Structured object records
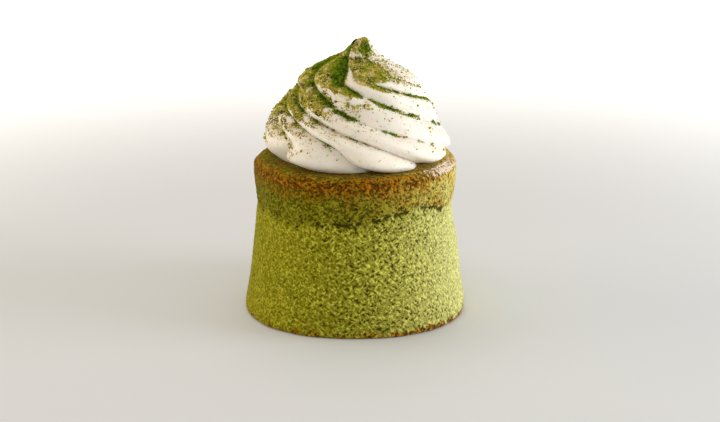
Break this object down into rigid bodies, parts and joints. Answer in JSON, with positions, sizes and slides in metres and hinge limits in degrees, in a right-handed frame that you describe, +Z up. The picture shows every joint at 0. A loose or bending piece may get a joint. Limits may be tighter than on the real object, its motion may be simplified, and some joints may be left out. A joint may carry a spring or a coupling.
{
  "type": "matcha sponge cake with whipped cream",
  "caption": "Round tapered matcha sponge cake for one, with a risen collar at the top edge, under a piped, ridged swirl of whipped cream dusted with green tea powder.",
  "frame": {"origin": "centre of the cake's flat underside", "axes": "+Z up through the swirl of cream, -Y towards the side seen in the picture, +X to the right of that side"},
  "size_m": [0.076, 0.0741, 0.0918],
  "materials": {
    "sponge": "matt baked green tea sponge, open fine crumb, browned at the top edge and the foot",
    "cream": "smooth soft white whipped cream with a faint sheen",
    "tea_powder": "matt dry green tea powder"
  },
  "bodies": {
    "root": {"sponge_cake": "sponge", "whipped_cream": "cream"}
  },
  "joints": []
}
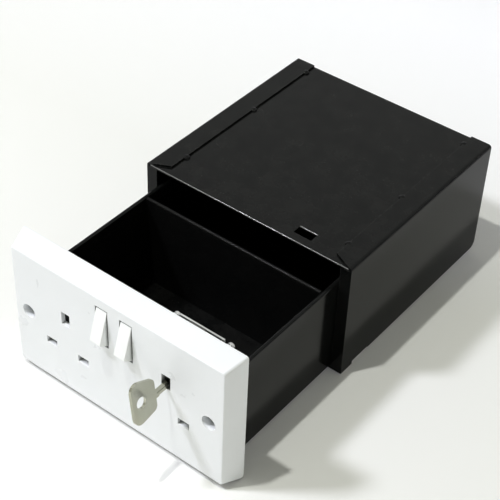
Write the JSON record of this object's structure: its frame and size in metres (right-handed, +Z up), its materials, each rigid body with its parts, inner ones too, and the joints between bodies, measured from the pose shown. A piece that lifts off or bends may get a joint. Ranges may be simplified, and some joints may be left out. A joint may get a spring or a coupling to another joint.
{
  "type": "outlet diversion safe",
  "caption": "Lockable steel drawer in a wall sleeve, hidden behind a dummy double switched-socket faceplate, shown pulled out with its key in the lock.",
  "frame": {"origin": "middle of the footprint of the whole object as it stands in the picture, at the height of the faceplate's lower edge", "axes": "+X to the right of someone facing the plate, +Y into the wall, +Z up"},
  "size_m": [0.146, 0.2662, 0.086],
  "materials": {
    "black_paint": "satin black paint on folded steel sheet",
    "white_plastic": "smooth white moulded plastic",
    "zinc": "zinc-plated steel",
    "nickel": "nickel-plated, lightly worn",
    "dark_metal": "dark burnished metal"
  },
  "bodies": {
    "sleeve": {"sleeve_top_panel": "black_paint", "sleeve_floor_and_back": "black_paint", "sleeve_left_side": "black_paint", "sleeve_right_side": "black_paint"},
    "drawer": {"faceplate": "white_plastic", "drawer_front_wall": "black_paint", "drawer_rear_wall": "black_paint", "drawer_left_side": "black_paint", "drawer_right_side": "black_paint", "drawer_base": "black_paint", "plate_screw_1": "zinc", "plate_screw_2": "zinc", "plate_screw_3": "zinc", "plate_screw_4": "zinc", "rocker_axle": "zinc", "rocker_cradle": "white_plastic", "lock_barrel": "zinc", "lock_nut": "zinc", "lock_case": "zinc", "lock_backplate": "zinc", "lock_screw_1": "zinc", "lock_screw_2": "zinc"},
    "rocker_left": {"rocker_left": "white_plastic"},
    "rocker_right": {"rocker_right": "white_plastic"},
    "plug": {"lock_plug": "dark_metal"},
    "bolt": {"lock_bolt": "zinc"},
    "key": {"key": "nickel"}
  },
  "joints": [
    {"name": "drawer_slide", "type": "slide", "parent": "sleeve", "child": "drawer", "axis": [0, 1, 0], "range_m": [-0.002, 0.0893]},
    {"name": "rocker_left_tilt", "type": "hinge", "parent": "drawer", "child": "rocker_left", "pos_m": [-0.008, -0.10425, 0.0642], "axis": [1, 0, 0], "range_deg": [0, 36]},
    {"name": "rocker_right_tilt", "type": "hinge", "parent": "drawer", "child": "rocker_right", "pos_m": [0.008, -0.10425, 0.0642], "axis": [1, 0, 0], "range_deg": [0, 36]},
    {"name": "plug_turn", "type": "hinge", "parent": "drawer", "child": "plug", "pos_m": [0.0335, -0.1, 0.0515], "axis": [0, 1, 0], "range_deg": [0, 90]},
    {"name": "bolt_lift", "type": "slide", "parent": "drawer", "child": "bolt", "axis": [0, 0, 1], "range_m": [0, 0.00594]},
    {"name": "key_withdraw", "type": "slide", "parent": "plug", "child": "key", "axis": [0, -1, 0], "range_m": [0, 0.018]}
  ],
  "couplings": [
    {"joint": "plug_turn", "follows": "bolt_lift", "rad_per_m": 264.44}
  ]
}
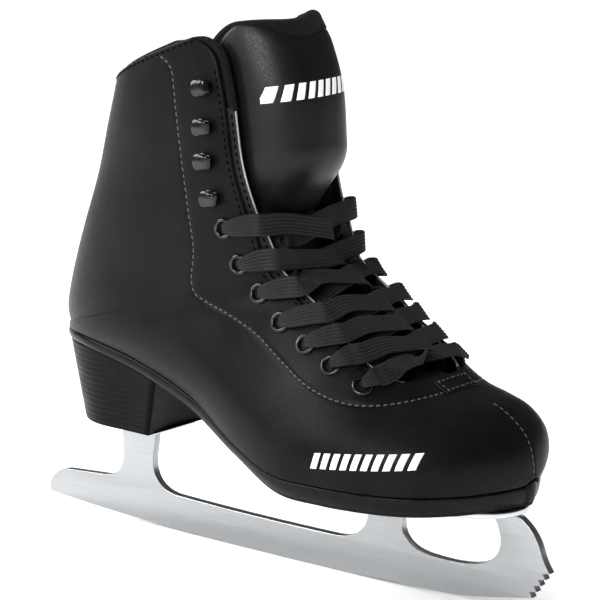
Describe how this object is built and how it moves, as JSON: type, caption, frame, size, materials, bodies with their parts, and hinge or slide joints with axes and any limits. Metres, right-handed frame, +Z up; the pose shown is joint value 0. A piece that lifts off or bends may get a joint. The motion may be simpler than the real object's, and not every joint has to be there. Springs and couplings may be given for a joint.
{
  "type": "figure skate",
  "caption": "Right figure skate: laced padded ankle boot with open hooks above the eyelets, tapered heel, folding tongue and a steel blade with toe picks.",
  "frame": {"origin": "middle of the flat on which the blade rests on the ice, in the blade's own plane", "axes": "+X towards the toe, +Y towards the inner side of the foot (the wearer's left), +Z up"},
  "size_m": [0.2848, 0.0989, 0.2433],
  "materials": {
    "upper_leather": "black satin synthetic leather with a fine grain",
    "edging": "dark grey raw edge of the eyestay reinforcement",
    "padding": "black knitted fabric over foam",
    "lining": "black woven lining",
    "fibreboard": "pressed cellulose board",
    "stiffener": "matt thermoplastic",
    "sole": "black moulded sole, satin",
    "blade_steel": "satin ground steel with polished edges",
    "plate_steel": "nickel plated steel",
    "enamel": "gloss black enamel",
    "lace": "flat black ribbed weave",
    "lace_tip": "gloss black"
  },
  "bodies": {
    "boot": {"quarter_outer": "upper_leather", "facing_outer": "edging", "lining_outer": "lining", "quarter_inner": "upper_leather", "facing_inner": "edging", "lining_inner": "lining", "collar_padding": "padding", "heel_counter": "stiffener", "toe_puff": "stiffener", "throat_tab": "upper_leather", "outsole": "sole", "heel_block": "sole", "shank": "plate_steel", "sole_filler": "fibreboard", "insole_board": "fibreboard", "footbed": "lining", "tongue_face_lower": "upper_leather", "tongue_padding_lower": "padding", "eyelet_outer_1": "enamel", "eyelet_outer_2": "enamel", "eyelet_outer_3": "enamel", "eyelet_outer_4": "enamel", "eyelet_outer_5": "enamel", "eyelet_outer_6": "enamel", "eyelet_outer_7": "enamel", "hook_outer_1": "enamel", "hook_outer_2": "enamel", "hook_outer_3": "enamel", "hook_outer_4": "enamel", "eyelet_inner_1": "enamel", "eyelet_inner_2": "enamel", "eyelet_inner_3": "enamel", "eyelet_inner_4": "enamel", "eyelet_inner_5": "enamel", "eyelet_inner_6": "enamel", "eyelet_inner_7": "enamel", "hook_inner_1": "enamel", "hook_inner_2": "enamel", "hook_inner_3": "enamel", "hook_inner_4": "enamel", "lace": "lace", "aglet_outer": "lace_tip", "aglet_inner": "lace_tip", "blade_runner": "blade_steel", "sole_plate": "plate_steel", "heel_plate": "plate_steel", "sole_screw_1": "plate_steel", "sole_screw_2": "plate_steel", "sole_screw_3": "plate_steel", "sole_screw_4": "plate_steel", "sole_screw_5": "plate_steel", "sole_screw_6": "plate_steel", "heel_screw_1": "plate_steel", "heel_screw_2": "plate_steel", "heel_screw_3": "plate_steel", "heel_screw_4": "plate_steel"},
    "tongue_flap": {"tongue_face_upper": "upper_leather", "tongue_padding_upper": "padding"}
  },
  "joints": [
    {"name": "tongue_fold", "type": "hinge", "parent": "boot", "child": "tongue_flap", "pos_m": [0.0282, 0, 0.1745], "axis": [0, 1, 0], "range_deg": [0, 35]}
  ]
}
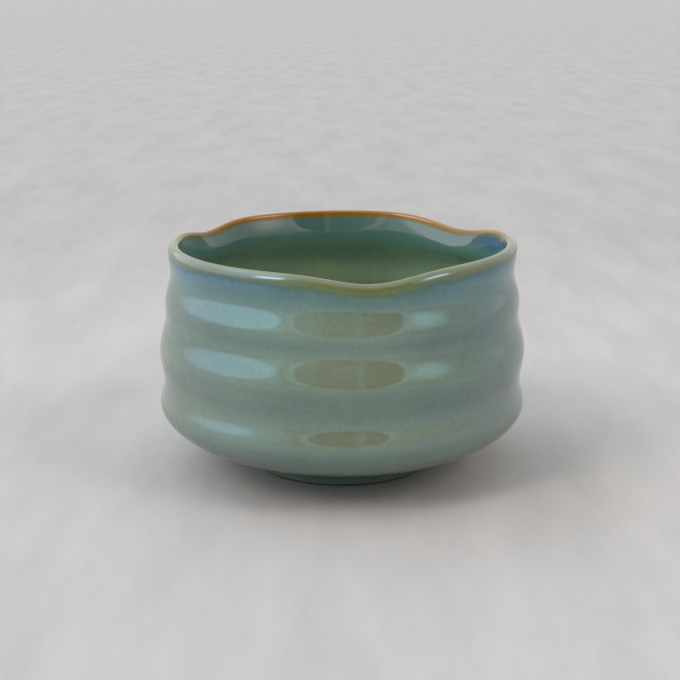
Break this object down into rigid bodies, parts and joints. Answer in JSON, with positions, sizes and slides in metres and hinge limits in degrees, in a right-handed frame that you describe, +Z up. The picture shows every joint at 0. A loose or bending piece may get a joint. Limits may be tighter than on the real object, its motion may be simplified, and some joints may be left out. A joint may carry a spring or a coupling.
{
  "type": "matcha bowl",
  "caption": "Wide cylindrical tea bowl with a gently wavy rim, throwing ridges round the wall, a rounded belly and a low turned foot ring.",
  "frame": {"origin": "centre of the face that the foot ring rests on, at the bottom of the bowl", "axes": "+Z up along the bowl's axis; the dips of the wavy rim lie at about 40, 149 and 279 degrees from +X towards +Y"},
  "size_m": [0.1248, 0.1248, 0.0778],
  "materials": {
    "clay": "unglazed red-brown stoneware, hidden under the glaze",
    "foot_clay": "unglazed red-brown stoneware, matt, ground smooth where it rests",
    "outer_glaze": "glossy olive grey-green glaze with a blue-grey bloom under the lip",
    "lip_glaze": "glossy amber-brown glaze, thin over the lip",
    "inner_glaze": "glossy dark green glaze with teal bloom",
    "foot_glaze": "glossy dark green glaze in the foot's recess"
  },
  "bodies": {
    "root": {"clay_body": "clay", "foot_ring": "foot_clay", "outer_glaze": "outer_glaze", "lip_glaze": "lip_glaze", "inner_glaze": "inner_glaze", "foot_glaze": "foot_glaze"}
  },
  "joints": []
}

§ **Instruction**
Within the listing above, work out how many lines contain the string "picture", and reply with that number only.

§ **Right answer**
4